J.B. Arcan’s orchard south of today’s Front Street and Soquel Avenue, lost 60-feet of riverbank orchard, with similar losses to the neighboring Cathcart orchard. The river turned west around today’s Laurel Street, and wiped out lower Willow Street (Pacific Avenue), leaving a marsh where the basketball arena is today. Hoping to move the river back into its channel, men worked hard to cut a notch out of the Finger. But their success was short-lived, when the bank collapsed back into the opening, blocking the flow again.
Unable to ford the river, Fredericks and attorney John Coult tried to maneuver a rowboat across the torrent, but the river snatched both oars from their hands. As the boat was being carried away, Coult jumped out, and people on the shore watched him struggle to swim to a sand-bar in the river. Robert Cathcart rowed his own boat out to rescue Coult, but as he jumped out to help Coult, Cathcart was sucked under the boat. Meanwhile Frederick’s boat was at the mercy of the churning waters, carried rapidly down the river, and out into the pounding ocean breakers. Fortunately, the boat caught on something, and the doctor jumped out. All three men survived.
Henry Van Valkenburg had built his Paper Mill north of town in January 1861, but in February a sawmill dam collapsed, and the water surge nearly destroyed his mill. Quickly repaired, the floods of 1861-62 washed away his river dam. Van Valkenburg went to supervise the clearing of a redwood on Jan. 13, but instead of falling as predicted, it slid off its stump landing with a thud upright, which sent a rain of club-like branches down, one killing Van Valkenburg.
Soquel had major storm damage, losing Town Hall, and leading businesses. Bridges in Soquel, Aptos and Watsonville were destroyed. Corralitos saw four saw mills and a grist mill lost.
Rumors that the whole Pajaro Valley was underwater proved false, although Watsonville’s lower Main Street was a navigable stream, while Pajaro across the river, only lost its Monterey Union printing office. The Salinas plains were inundated, and one quarter of the state’s cattle drowned in the flood.
Landslides and debris flows were common. The freezing weather finally resulted in a snowstorm on Jan. 27. The saddest casualties of the harsh winter were the young Santa Cruzans serving their country. The cold and damp conditions at Camp Alert spread respiratory infections to 19-year-old Asa Anthony, who died New Year’s Eve, and 20-year-old Alexander Brown, who died March 18. Likewise Eugene Van Asche in the California Infantry, assisting in Sacramento flood control, died of illness April 10.
With so much destroyed, there followed a major rebuilding push.
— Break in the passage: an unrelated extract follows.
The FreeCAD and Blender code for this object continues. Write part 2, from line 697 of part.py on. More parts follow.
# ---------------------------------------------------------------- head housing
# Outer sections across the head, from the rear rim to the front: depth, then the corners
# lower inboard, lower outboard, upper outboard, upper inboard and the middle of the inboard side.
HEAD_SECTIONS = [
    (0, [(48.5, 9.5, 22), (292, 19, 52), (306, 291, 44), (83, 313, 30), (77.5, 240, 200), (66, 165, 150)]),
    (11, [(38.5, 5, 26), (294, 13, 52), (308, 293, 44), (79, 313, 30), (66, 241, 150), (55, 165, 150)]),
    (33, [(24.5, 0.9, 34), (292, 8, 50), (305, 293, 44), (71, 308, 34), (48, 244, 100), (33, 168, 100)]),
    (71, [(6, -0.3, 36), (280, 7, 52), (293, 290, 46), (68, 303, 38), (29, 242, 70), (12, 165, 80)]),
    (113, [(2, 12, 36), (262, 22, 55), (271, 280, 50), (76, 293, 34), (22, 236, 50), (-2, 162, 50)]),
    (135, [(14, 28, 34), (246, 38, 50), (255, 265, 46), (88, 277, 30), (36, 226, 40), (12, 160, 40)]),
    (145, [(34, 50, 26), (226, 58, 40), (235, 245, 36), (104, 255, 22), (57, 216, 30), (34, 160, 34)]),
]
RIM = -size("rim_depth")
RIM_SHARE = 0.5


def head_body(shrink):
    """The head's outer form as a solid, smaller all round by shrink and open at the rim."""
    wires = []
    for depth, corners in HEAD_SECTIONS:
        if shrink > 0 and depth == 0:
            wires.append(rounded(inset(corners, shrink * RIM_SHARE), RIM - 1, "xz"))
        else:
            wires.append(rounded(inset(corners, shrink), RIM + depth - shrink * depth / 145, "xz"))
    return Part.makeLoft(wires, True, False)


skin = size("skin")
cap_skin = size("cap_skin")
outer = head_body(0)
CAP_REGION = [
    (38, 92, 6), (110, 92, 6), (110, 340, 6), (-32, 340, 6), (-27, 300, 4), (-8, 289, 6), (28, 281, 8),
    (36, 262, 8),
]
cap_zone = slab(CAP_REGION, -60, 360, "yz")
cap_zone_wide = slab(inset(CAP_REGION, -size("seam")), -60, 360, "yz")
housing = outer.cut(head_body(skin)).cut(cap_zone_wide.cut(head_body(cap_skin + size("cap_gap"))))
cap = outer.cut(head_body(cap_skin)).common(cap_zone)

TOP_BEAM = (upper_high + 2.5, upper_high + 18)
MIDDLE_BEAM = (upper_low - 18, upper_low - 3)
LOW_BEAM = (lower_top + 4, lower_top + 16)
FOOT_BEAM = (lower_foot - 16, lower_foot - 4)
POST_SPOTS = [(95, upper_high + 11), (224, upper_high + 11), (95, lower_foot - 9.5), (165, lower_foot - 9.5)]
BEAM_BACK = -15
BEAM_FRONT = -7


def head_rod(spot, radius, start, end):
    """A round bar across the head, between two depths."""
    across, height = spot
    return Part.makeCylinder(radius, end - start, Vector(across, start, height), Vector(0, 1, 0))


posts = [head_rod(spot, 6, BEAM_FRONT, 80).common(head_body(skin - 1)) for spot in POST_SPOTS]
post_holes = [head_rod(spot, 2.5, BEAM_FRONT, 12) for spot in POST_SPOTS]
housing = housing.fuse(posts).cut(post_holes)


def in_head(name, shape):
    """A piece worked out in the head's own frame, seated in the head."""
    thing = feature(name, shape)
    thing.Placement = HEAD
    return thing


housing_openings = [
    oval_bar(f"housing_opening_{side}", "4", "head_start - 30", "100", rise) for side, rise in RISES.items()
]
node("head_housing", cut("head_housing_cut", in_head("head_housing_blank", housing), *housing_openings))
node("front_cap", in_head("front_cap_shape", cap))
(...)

H.H. Curtis bought the paper mill, and with 50-to-70 men constructed a bulkhead to control the river. Elihu Anthony also built a bulkhead with a dozen men and a few ox-teams, constructing 500 feet of pilings three feet apart with planks between them, to a height of two-feet taller than the high-water mark of 1862. Atop this was built a road called Bulkhead Street. He eventually boxed in the block with roads atop bulkheads, creating a pit in the middle, slowly filled in over time. And they did eliminate the Finger that vexed the existence of downtown.
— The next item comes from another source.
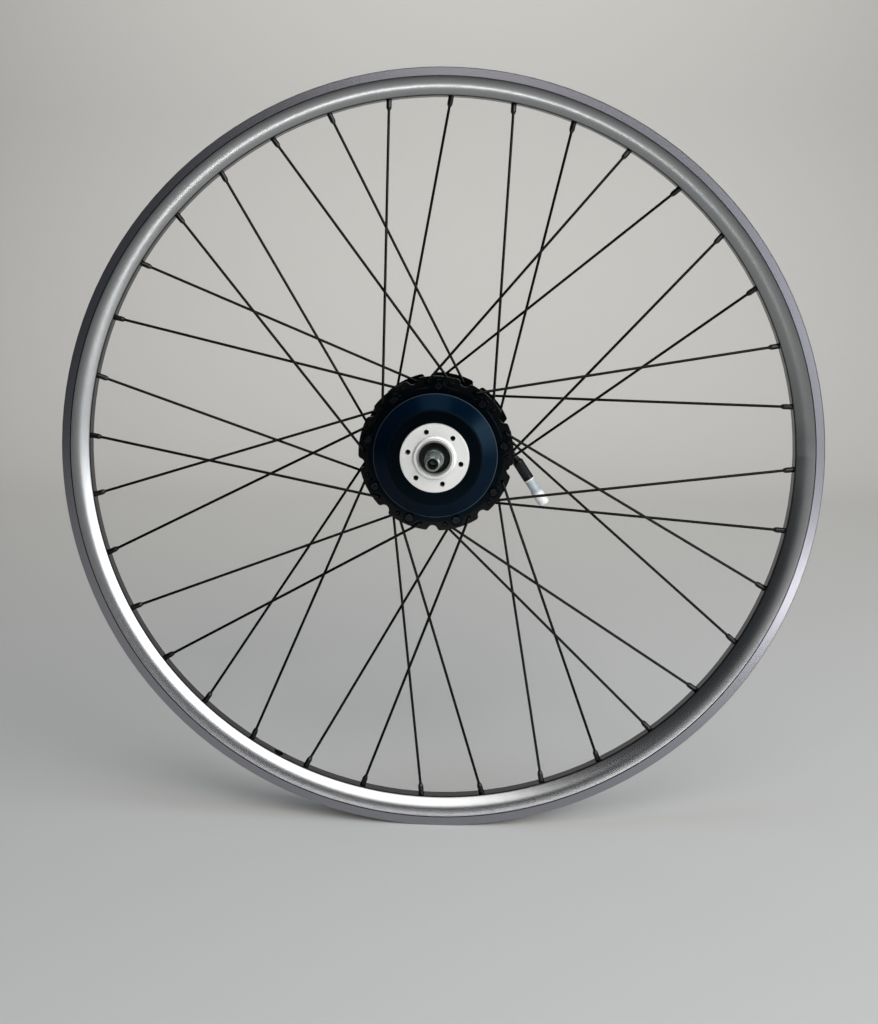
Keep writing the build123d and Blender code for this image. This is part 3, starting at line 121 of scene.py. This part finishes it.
# ---------------------------------------------------------------- node helpers
class Nodes:
    """A small builder for one material's node tree."""

    def __init__(self, name):
        self.mat = bpy.data.materials.new(name)
        self.mat.use_nodes = True
        self.tree = self.mat.node_tree
        self.tree.nodes.clear()
        out = self.tree.nodes.new("ShaderNodeOutputMaterial")
        self.bsdf = self.tree.nodes.new("ShaderNodeBsdfPrincipled")
        self.link(self.bsdf.outputs[0], out.inputs[0])
        self.coords = self.tree.nodes.new("ShaderNodeTexCoord").outputs["Object"]

    def set(self, **values):
        """Uniform values on the shader's own inputs."""
        names = {
            "color": "Base Color", "metal": "Metallic", "rough": "Roughness", "ior": "IOR",
            "coat": "Coat Weight", "coat_rough": "Coat Roughness", "specular": "Specular IOR Level",
            "transmission": "Transmission Weight", "subsurface": "Subsurface Weight",
            "subsurface_scale": "Subsurface Scale", "specular_tint": "Specular Tint",
        }
        for key, value in values.items():
            if isinstance(value, tuple):
                value = (*value, 1.0)
            self.bsdf.inputs[names[key]].default_value = value
        return self

    def link(self, a, b):
        self.tree.links.new(a, b)

    def math(self, op, a, b=None):
        node = self.tree.nodes.new("ShaderNodeMath")
        node.operation = op
        self.put(a, node.inputs[0])
        if b is not None:
            self.put(b, node.inputs[1])
        return node.outputs[0]

    def place(self):
        """The x, y and z of the object coordinates."""
        split = self.tree.nodes.new("ShaderNodeSeparateXYZ")
        self.link(self.coords, split.inputs[0])
        return split.outputs

    def polar(self, radial, along, turn):
        """Coordinates round the axle: radius, distance along it, and angle, each times its own scale."""
        x, y, z = self.place()
        angle = self.math("ARCTAN2", z, x)
        join = self.tree.nodes.new("ShaderNodeCombineXYZ")
        self.link(self.math("MULTIPLY", self.radius(), radial), join.inputs[0])
        self.link(self.math("MULTIPLY", y, along), join.inputs[1])
        self.link(self.math("MULTIPLY", angle, turn), join.inputs[2])
        return join.outputs[0]

    def radius(self):
        """Distance from the axle's line."""
        x, _, z = self.place()
        return self.math("SQRT", self.math("ADD", self.math("MULTIPLY", x, x), self.math("MULTIPLY", z, z)))

    def along(self, start, direction):
        """Distance past a point, measured along a direction."""
        node = self.tree.nodes.new("ShaderNodeVectorMath")
        node.operation = "DOT_PRODUCT"
        self.link(self.coords, node.inputs[0])
        node.inputs[1].default_value = direction
        return self.math("SUBTRACT", node.outputs["Value"], start.dot(direction))

    def fade(self, value, start, end):
        """0 before start, 1 after end, and smooth between; start may be the larger one."""
        node = self.tree.nodes.new("ShaderNodeMapRange")
        node.interpolation_type = "SMOOTHSTEP"
        node.inputs["From Min"].default_value = start
        node.inputs["From Max"].default_value = end
        self.link(value, node.inputs["Value"])
        return node.outputs[0]

    def band(self, value, rise, fall):
        """1 between two edges and 0 outside; each edge is a fade's start and end."""
        return self.math("MULTIPLY", self.fade(value, *rise), self.fade(value, *fall))

    def noise(self, scale, detail=4.0, roughness=0.55, vector=None):
        node = self.tree.nodes.new("ShaderNodeTexNoise")
        node.inputs["Scale"].default_value = scale
        node.inputs["Detail"].default_value = detail
        node.inputs["Roughness"].default_value = roughness
        self.link(vector or self.coords, node.inputs["Vector"])
        return node.outputs["Fac"]

    def ramp(self, value, stops):
        """Colours by value, from (value, colour) stops."""
        node = self.tree.nodes.new("ShaderNodeValToRGB")
        ramp = node.color_ramp
        while len(ramp.elements) < len(stops):
            ramp.elements.new(0.5)
        for element, (place, color) in zip(ramp.elements, stops):
            element.position = place
            element.color = (*color, 1.0)
        self.link(value, node.inputs[0])
        return node.outputs[0]

    def spread(self, value, low, high):
        """A value of 0 to 1 stretched to low to high."""
        node = self.tree.nodes.new("ShaderNodeMapRange")
        node.inputs["To Min"].default_value = low
        node.inputs["To Max"].default_value = high
        self.link(value, node.inputs["Value"])
        return node.outputs[0]

    def blend(self, factor, a, b, mode="MIX"):
        node = self.tree.nodes.new("ShaderNodeMix")
        node.data_type = "RGBA"
        node.blend_type = mode
        colour_a = [s for s in node.inputs if s.name == "A" and s.type == "RGBA"][0]
        colour_b = [s for s in node.inputs if s.name == "B" and s.type == "RGBA"][0]
        self.put(factor, node.inputs[0])
        self.put(a, colour_a)
        self.put(b, colour_b)
        return [s for s in node.outputs if s.type == "RGBA"][0]

    def put(self, value, socket):
        """A number or a colour is set on the socket, and another node's output is linked to it."""
        if isinstance(value, (int, float)):
            socket.default_value = value
        elif isinstance(value, tuple):
            socket.default_value = (*value, 1.0)
        else:
            self.link(value, socket)

    def color(self, socket):
        self.link(socket, self.bsdf.inputs["Base Color"])

    def rough(self, socket):
        self.link(socket, self.bsdf.inputs["Roughness"])

    def bump(self, height, strength, distance):
        node = self.tree.nodes.new("ShaderNodeBump")
        node.inputs["Strength"].default_value = strength
        node.inputs["Distance"].default_value = distance
        self.link(height, node.inputs["Height"])
        self.link(node.outputs[0], self.bsdf.inputs["Normal"])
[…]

How did the most devastating Megaflood become a scarcely known chapter of U.S. History? Likely its once-in-a-century-or-two irregularity undermined its urgency. But climate change is speeding up that timetable, making us plan for sea-level rise into flood plains, more atmospheric flood events, with a need to protect the high volume capacity of riparian corridors, and understand the dynamics of living with debris flow potential. We love our slice of paradise, but it is us who must make allowances to be here.
Ross Eric Gibson is a former history columnist for the San Jose Mercury News and Santa Cruz Sentinel.